Piling on to my misery, I had to reschedule the day because Tim was sick and so couldn't do what we'd originally planned. So I'm grumpy about that too. Dia wanted to go down to the Discovery Museum (the Cube) because she loves it, but it's one of those places where the kids are much more entertained than the grown-ups and I wanted to do something either novel or more interesting to me. I thought maybe we could start with breakfast at a place in town I'd never been that supposedly has the best breakfast in L.A. OK? No. It's closed on Mondays. So I'm grumpy about that as well. I recoup and decide we'll have lunch at the Bowers Museum across from the Cube and... it's closed Mondays too. At this point I'm all types of pissy.
All the while Dia was trying so amazingly hard to cheer me up. She was saying how we always have fun at the Cube and how we'll see something new there and how everything is good. To further try to cheer me, she toddled off and got herself dressed top to bottom all on her own and even did her hair. The hair is a big, big deal. She has crazy curly hair and it's a challenge for anyone to do, much less a five year old without the best fine motor skills in the world. When she presented herself to me she had the biggest smile on her face and I could see the pride literally emanating from her. So what did I do?
I exclaimed "Oh, you did your own hair! Wow!" But the good parenting ended there. I attempted to fix a bump on the top of her hair saying "let me smooth that out" and she shied away from me like a spooked horse. That's when I lost all sanity. I scolded her saying that she promised she'd be good all day and that she promised we wouldn't fight over teeth brushing or baths or any of the usual things she protests daily which includes hair brushing so just let me smooth this out! She backed away even further from me. So because I'm all kinds of adult here, I picked up my purse and threw it to the ground (what the...???) - and she started crying. She was scared because, in fairness, I never act like that - and she was crushed because she'd been so proud of herself.
She went into her room, closed the door and, still crying, vented her frustrations to her stuffed animals. I walked away from her, went back into my room, saw the purse on the floor, and immediately felt like the stupidest person alive. I turned on my heels and pushed the door to her room open.
"I am the worst human being." I announced to Dia. "I am just the worst thing ever." And then I told her how I knew she was so proud that she did her own hair and she was just trying to cheer me up and she was doing absolutely nothing wrong and I just blew it. I told her how I can't get that moment in time back but that I wish so much I could. I told her I was sorry. She hugged me back tightly and accepted my apology, but honestly she had every right not to. It was just so shitty of me.
And then I did it again.
I didn't throw anything this time and it wasn't directed at Dia, but I did it again.

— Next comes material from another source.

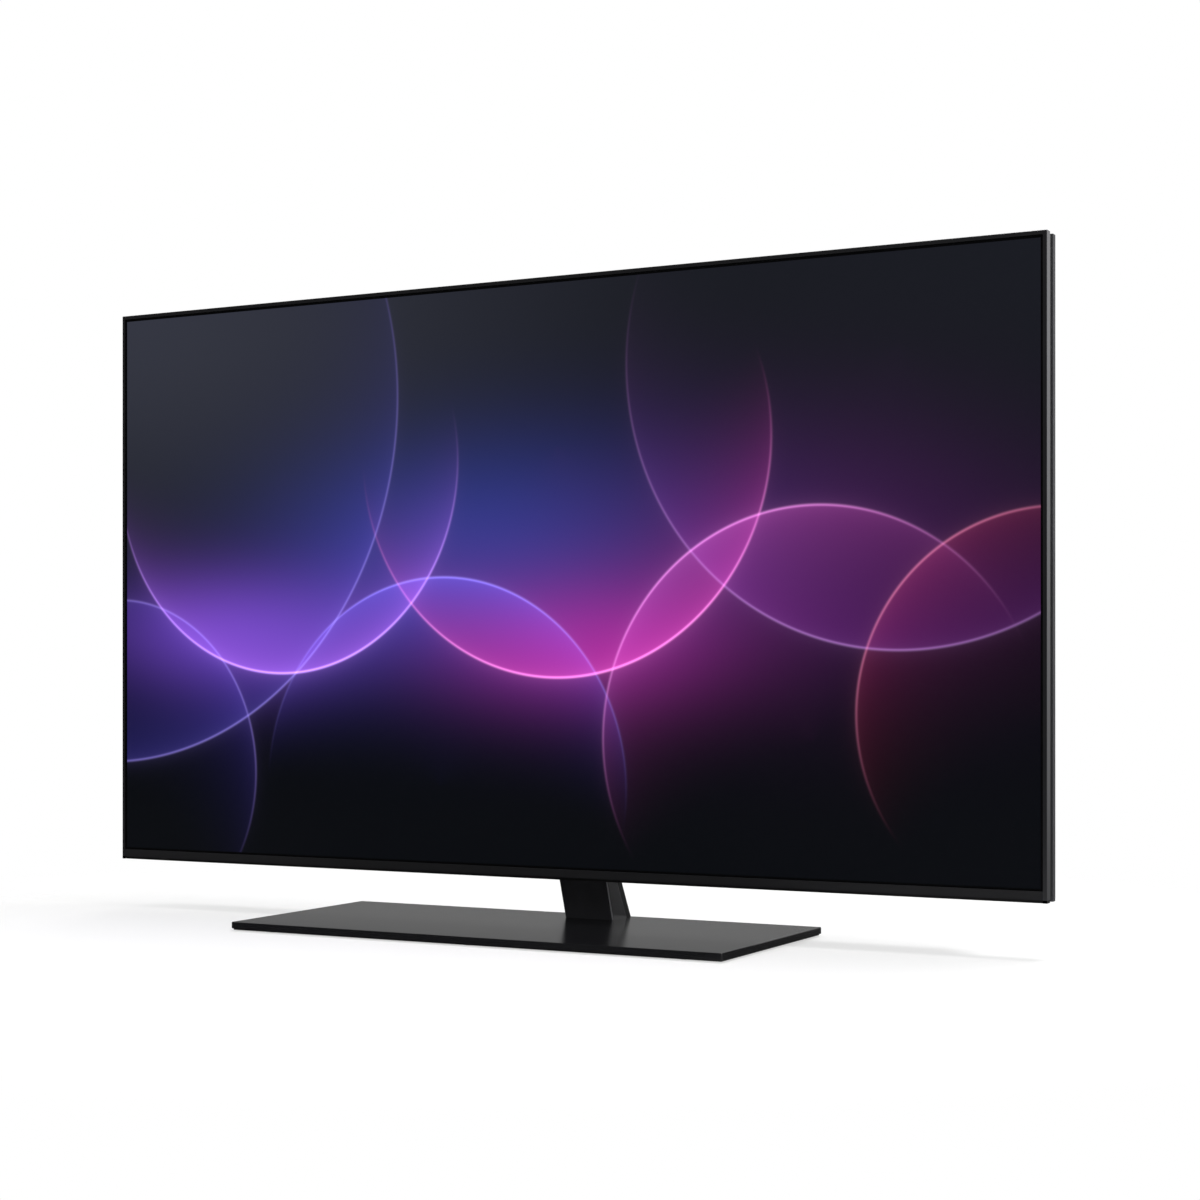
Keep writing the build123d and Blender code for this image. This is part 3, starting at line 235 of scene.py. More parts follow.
steel = finish("galvanised_steel")
crystal_size = 0.011
crystals = {"name": "spangle", "Scale": 1 / crystal_size, "Randomness": 1.0}
spangle = pattern(steel, "ShaderNodeTexVoronoi", crystals)
crystal = add(steel, "ShaderNodeSeparateColor", {0: spangle["Color"]}).outputs
shade(steel, {
    "Base Color": blend(steel, crystal[0], "#a4a8ab", "#c4c7c9"),
    "Roughness": ramp(steel, crystal[1], (0.0, 1.0), (0.34, 0.5), "LINEAR"),
    "Metallic": 1.0,
    "Normal": relief(steel, noise(steel, 0.002, 3.0), 0.00002),
})
dress(steel, "back_chassis", "mount_rails", "stand_bracket", "corner_brackets", "board_standoffs")

# Wall-mount nuts and their threads
# Turned from steel and electroplated, so their zinc is finer than the sheets'. An M6 thread, 1 mm from
# turn to turn, starts just inside each rear face, and its ridge is a wedge wound round the bore.


def choose(piece):
    """Only this piece is selected and active."""
    clear_selection()
    piece.select_set(True)
    bpy.context.view_layer.objects.active = piece


def edit(piece):
    """Only this piece is in edit mode, with nothing selected in it."""
    choose(piece)
    bpy.ops.object.mode_set(mode="EDIT")
    bpy.ops.mesh.select_all(action="DESELECT")


def settle(piece):
    """Back in object mode, with the piece's place in its mesh."""
    bpy.ops.object.mode_set(mode="OBJECT")
    choose(piece)
    bpy.ops.object.transform_apply(location=True, rotation=True, scale=True)


def copy_to(piece, x, y, z):
    """A copy with its own mesh, moved by these distances."""
    twin = piece.copy()
    twin.data = piece.data.copy()
    bpy.context.scene.collection.objects.link(twin)
    twin.location = (x, y, z)
    bpy.context.view_layer.update()
    choose(twin)
    bpy.ops.object.transform_apply(location=True, rotation=True, scale=True)
    return twin


def complete(piece, name, material):
    """Names a finished piece, gives it its material and slot, and lets it ride on the set."""
    piece.name = name
    piece.data.materials.clear()
    piece.data.materials.append(material)
    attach(piece, "television")


nut_zinc = steel.copy()
nut_zinc.name = "electroplated_zinc"
plating_grain = 0.0007
nut_zinc.node_tree.nodes["spangle"].inputs["Scale"].default_value = 1 / plating_grain
dress(nut_zinc, "vesa_nuts")
nut_rear = 0.1064
nut_columns = (-0.2, 0.2)
nut_rows = (0.2315, 0.4315)
thread_pitch = 0.001
thread_turns = 14
thread_start = nut_rear - thread_pitch * thread_turns
turn_steps = 24
ridge_half = 0.0004
ridge_radius = 0.00284
join_gap = 0.00001
clear_selection()
bpy.ops.mesh.primitive_circle_add(vertices=3, radius=ridge_half, fill_type="NOTHING",
                                  location=(ridge_radius, 0, 0), rotation=(0, 0, radians(90)))
thread = bpy.context.active_object
bpy.ops.object.transform_apply(location=True, rotation=True, scale=True)
winding = thread.modifiers.new("winding", "SCREW")
winding.axis = "Y"
winding.angle = 2 * pi
winding.screw_offset = thread_pitch
winding.iterations = thread_turns
winding.steps = turn_steps
winding.render_steps = turn_steps
bpy.ops.object.modifier_apply(modifier="winding")
edit(thread)
bpy.ops.mesh.select_all(action="SELECT")
bpy.ops.mesh.remove_doubles(threshold=join_gap)
bpy.ops.mesh.fill_holes(sides=4)
bpy.ops.mesh.select_all(action="SELECT")
bpy.ops.mesh.normals_make_consistent(inside=False)
bpy.ops.mesh.faces_shade_smooth()
bpy.ops.transform.translate(value=(nut_columns[0], thread_start, nut_rows[0]))
settle(thread)
places = [(x, z) for z in nut_rows for x in nut_columns]
for index, (x, z) in enumerate(places[1:], 2):
    twin = copy_to(thread, x - nut_columns[0], 0, z - nut_rows[0])
    complete(twin, f"mount_thread_{index}", nut_zinc)
complete(thread, "mount_thread_1", nut_zinc)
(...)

On the way to the Cube we got stuck in a huge traffic jam. It took an extra hour to get there. Once finally there, I paid $4 for parking but there was no parking. Eventually, after doing several laps through their parking lot, I was forced to go park at the nearby mall. The one that you can park in for free. I've spent $4 to park in the free parking at the mall and there's no parking there either. As I'm driving around searching for one empty spot, my mind is racing with "it took so long to get here, it's going to close in a few hours, it's packed so we won't be able to play with anything and this whole idea sucks." So I express that. AT TOP VOLUME. Yup - driving around the mall parking lot, trying to find a single parking space, I am screaming at the top of my lungs about how much this sucks. And? Dia starts crying again. (Again... reminding you that she is NOT used to this out of me at all, so I'm scaring her no end.) "Pop the bubbles, Mama" she cried desperately "Pop the negative bubbles."
Sigh.
I found a parking space, parked, got her out of the car seat, picked her up and carried her all the way to the Cube. Quietly this time, I talked to her the whole way saying I was so sorry, I was done with the tantrums and no matter what she was the best thing in my life that day and I was so happy to be alive to have her.
We ended up having a wonderful day despite me. We met my mom for dinner before driving back up to L.A. It was a nice little Chinese restaurant and Dia ordered vegetable egg rolls that were supposedly quite delicious. I don't know because she wouldn't share them with me. "After your behavior earlier today, do you think you deserve them?" she asked. "No, sweetie, I don't in a million years." I thought that was completely fair.